The dating of dialogues is only uncontroversial to those who automatically accept the premisses of the argument. Deborah Nails's
review of Ledger in BMCR points out that stylometric analyses of Plato's work engage in circular argumentation at their very core. Strauss and Heidegger are quick to point out that what a philosopher omits in a given work is as important as what he includes. Word counting only tells us that a particular word hasn't been used in a certain dialogue. It cannot tell us why it isn't used or if its omission is important. Therefore, stylometric analysis is useless for understanding Plato.

As Cherniss demonstrated ad nauseum, Aristotle's testimony about Plato's teachings is suspect. I wouldn't rely upon him any more than I would rely upon Hegel to give me the best understanding of Plato. Why take Aristotle's words over Plato's works?

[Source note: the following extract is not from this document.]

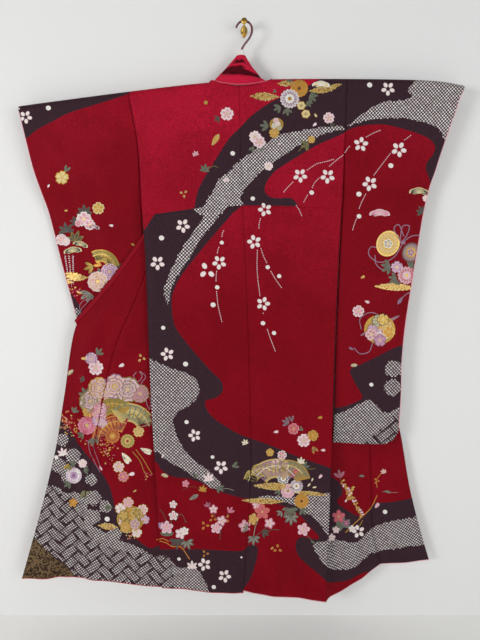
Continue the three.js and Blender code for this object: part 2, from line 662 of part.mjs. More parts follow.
function pole({ from, to, radius }) {
  const ends = [from, to].map(([x, z]) => new THREE.Vector3(x, POLE_Y, z));
  const length = ends[0].distanceTo(ends[1]);
  const body = new THREE.CapsuleGeometry(radius, length - 2 * radius, 3, 14);
  const middle = ends[0].clone().lerp(ends[1], 0.5);
  const turn = new THREE.Quaternion().setFromUnitVectors(
    new THREE.Vector3(0, 1, 0),
    ends[1].clone().sub(ends[0]).normalize(),
  );
  return body.applyQuaternion(turn).translate(middle.x, middle.y, middle.z);
}

// The wall hook: a small plate and an upturned arm under the hanger's rod.
const PLATE = { width: 20, height: 34, depth: 3 };
const HOOK_ARM_RADIUS = 2.6;
const HOOK_ARM = table("y z", [
  [-1.5, -6],
  [-14, -6],
  [-30, 0],
  [-41, 4.1],
  [-48, 5.6],
  [-54, 9.5],
  [-57, 15],
]);
const BALL_RADIUS = 5;

function wallHook() {
  const outline = new THREE.Shape();
  outline.absellipse(0, 0, PLATE.width / 2, PLATE.height / 2, 0, 2 * Math.PI);
  const plate = new THREE.ExtrudeGeometry(outline, { depth: PLATE.depth, bevelEnabled: false, curveSegments: 20 });
  plate.rotateX(Math.PI / 2);
  const arm = tubeAlong(
    HOOK_ARM.map(({ y, z }) => new THREE.Vector3(0, y, z)),
    HOOK_ARM_RADIUS,
    5,
    12,
  );
  const tip = HOOK_ARM.at(-1);
  const ball = new THREE.SphereGeometry(BALL_RADIUS, 12, 8).translate(0, tip.y, tip.z);
  const [first, ...others] = [plate, arm, ball].map((geometry) => toManifold(welded(geometry)));
  return fromManifold(others.reduce((whole, piece) => whole.add(piece), first));
}

// One closed surface with shared corners.
function welded(geometry) {
  const bare = geometry.clone();
  bare.deleteAttribute("normal");
  bare.deleteAttribute("uv");
  return mergeVertices(bare, 1e-3);
}

const material = (colour, roughness, metalness = 0) =>
  new THREE.MeshStandardMaterial({ color: colour, roughness, metalness });
const clothRed = material("#8f0f1d", 0.8);
const collarRed = material("#a3142a", 0.8);
const rodBrown = material("#4a1720", 0.35);
const white = material("#e9e7e2", 0.5);
const brass = material("#b08d3c", 0.3, 1);

const garment = new THREE.Group();
function add(name, geometry, finish, parent = garment) {
  const mesh = new THREE.Mesh(geometry, finish);
  mesh.name = name;
  parent.add(mesh);
  return mesh;
}

for (const side of ["left", "right"]) {
  add(`back_${side}`, backPanel(side), clothRed);
  add(`sleeve_${side}`, sleeveBag(side), clothRed);
}
for (const side of ["left", "right"]) {
  add(`front_${side}`, frontPanel(side), clothRed);
  add(`overlap_${side}`, overlapPanel(side), clothRed);
  add(`collar_${side}`, collarBand(side), collarRed);
}
add("collar_neck", neckCollar(), collarRed);

const hanger = new THREE.Group();
garment.add(hanger);
add("hanger_hook", hangerHook(), rodBrown, hanger);
add("hanger_block", hangerBlock(), white, hanger);
add("hanger_post", post(), white, hanger).position.set(STEM_X, POLE_Y, POST.foot);
add("hanger_pole_left", pole(ARM.left), white, hanger);
add("hanger_pole_right", pole(ARM.right), white, hanger);
add("wall_hook", wallHook(), brass);

export default garment;
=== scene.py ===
import json
import math

import bpy
import numpy as np
from mathutils import Vector
from mathutils.bvhtree import BVHTree
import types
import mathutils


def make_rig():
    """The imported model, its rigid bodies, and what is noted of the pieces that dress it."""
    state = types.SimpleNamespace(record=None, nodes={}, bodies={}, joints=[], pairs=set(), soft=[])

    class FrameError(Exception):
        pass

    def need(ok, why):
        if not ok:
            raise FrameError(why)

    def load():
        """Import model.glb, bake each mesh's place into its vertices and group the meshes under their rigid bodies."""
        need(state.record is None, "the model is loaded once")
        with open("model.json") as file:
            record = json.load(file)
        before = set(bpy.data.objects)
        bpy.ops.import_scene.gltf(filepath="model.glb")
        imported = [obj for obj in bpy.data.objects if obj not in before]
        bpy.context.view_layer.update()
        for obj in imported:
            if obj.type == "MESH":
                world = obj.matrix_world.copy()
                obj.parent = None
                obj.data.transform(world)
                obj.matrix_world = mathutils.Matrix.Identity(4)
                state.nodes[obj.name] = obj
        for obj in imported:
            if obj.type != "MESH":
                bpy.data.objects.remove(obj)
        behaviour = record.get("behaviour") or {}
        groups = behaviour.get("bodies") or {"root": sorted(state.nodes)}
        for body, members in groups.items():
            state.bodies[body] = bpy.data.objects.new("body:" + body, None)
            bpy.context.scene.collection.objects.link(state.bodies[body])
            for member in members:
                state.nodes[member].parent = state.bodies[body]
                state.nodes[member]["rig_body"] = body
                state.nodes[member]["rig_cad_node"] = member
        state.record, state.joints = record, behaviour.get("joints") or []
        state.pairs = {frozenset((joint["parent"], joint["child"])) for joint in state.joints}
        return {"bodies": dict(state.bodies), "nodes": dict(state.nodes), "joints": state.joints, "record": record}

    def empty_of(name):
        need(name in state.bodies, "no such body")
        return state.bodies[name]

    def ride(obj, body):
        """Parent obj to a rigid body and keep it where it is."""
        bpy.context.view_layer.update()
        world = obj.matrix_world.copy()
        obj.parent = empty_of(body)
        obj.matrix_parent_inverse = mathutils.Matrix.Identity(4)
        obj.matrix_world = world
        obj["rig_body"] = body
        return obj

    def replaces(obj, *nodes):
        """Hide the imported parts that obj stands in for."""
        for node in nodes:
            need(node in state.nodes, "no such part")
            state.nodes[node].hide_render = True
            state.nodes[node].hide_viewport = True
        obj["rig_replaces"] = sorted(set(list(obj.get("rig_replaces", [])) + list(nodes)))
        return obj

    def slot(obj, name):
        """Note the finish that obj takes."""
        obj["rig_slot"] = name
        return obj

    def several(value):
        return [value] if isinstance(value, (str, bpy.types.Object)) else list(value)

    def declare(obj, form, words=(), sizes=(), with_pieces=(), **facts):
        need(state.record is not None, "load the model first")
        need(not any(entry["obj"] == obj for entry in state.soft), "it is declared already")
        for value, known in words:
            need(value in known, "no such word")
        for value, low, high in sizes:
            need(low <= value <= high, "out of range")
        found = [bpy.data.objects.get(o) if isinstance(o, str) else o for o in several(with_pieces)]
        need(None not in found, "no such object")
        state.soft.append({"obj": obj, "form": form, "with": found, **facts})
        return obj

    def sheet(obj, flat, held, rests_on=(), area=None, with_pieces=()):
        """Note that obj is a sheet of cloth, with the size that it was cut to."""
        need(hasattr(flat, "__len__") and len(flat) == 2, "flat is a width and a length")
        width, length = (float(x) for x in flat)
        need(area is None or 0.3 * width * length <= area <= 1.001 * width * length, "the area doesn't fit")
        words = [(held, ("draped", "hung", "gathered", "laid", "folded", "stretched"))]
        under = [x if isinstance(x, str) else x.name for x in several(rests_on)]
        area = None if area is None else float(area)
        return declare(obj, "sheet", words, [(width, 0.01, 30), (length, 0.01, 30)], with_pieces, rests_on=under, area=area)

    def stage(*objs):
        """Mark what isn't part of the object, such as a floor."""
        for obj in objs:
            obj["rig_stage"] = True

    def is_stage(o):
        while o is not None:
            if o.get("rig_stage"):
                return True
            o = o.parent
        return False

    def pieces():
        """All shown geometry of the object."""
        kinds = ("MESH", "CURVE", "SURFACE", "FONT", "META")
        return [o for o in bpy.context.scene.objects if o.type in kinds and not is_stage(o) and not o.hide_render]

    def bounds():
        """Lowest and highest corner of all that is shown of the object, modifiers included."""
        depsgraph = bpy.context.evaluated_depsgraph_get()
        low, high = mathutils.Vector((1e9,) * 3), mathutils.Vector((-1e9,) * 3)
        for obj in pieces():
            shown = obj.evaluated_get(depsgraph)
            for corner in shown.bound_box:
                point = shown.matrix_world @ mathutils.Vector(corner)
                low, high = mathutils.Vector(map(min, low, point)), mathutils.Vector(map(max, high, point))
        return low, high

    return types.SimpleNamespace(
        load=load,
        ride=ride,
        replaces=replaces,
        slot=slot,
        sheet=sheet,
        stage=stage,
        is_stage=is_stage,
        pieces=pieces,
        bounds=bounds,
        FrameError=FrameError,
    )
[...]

Different teachings to different interlocutors is no indication that one has changed one's mind. I tell my kids that lying is bad but I tell "white lies" to adults frequently. Have I changed my mind or am I tailoring my message to my audience?
Why aren't you paying attention to the rhetorical elements of speech?

The only thing the Phaedrus endorses is "cutting at the joints." How is that a method? That's like me telling someone to "step on the gas" and having someone call it my "theory of driving."

I'm speaking of Cratylus 439c7. Are dreams consistent with fully articulated theories?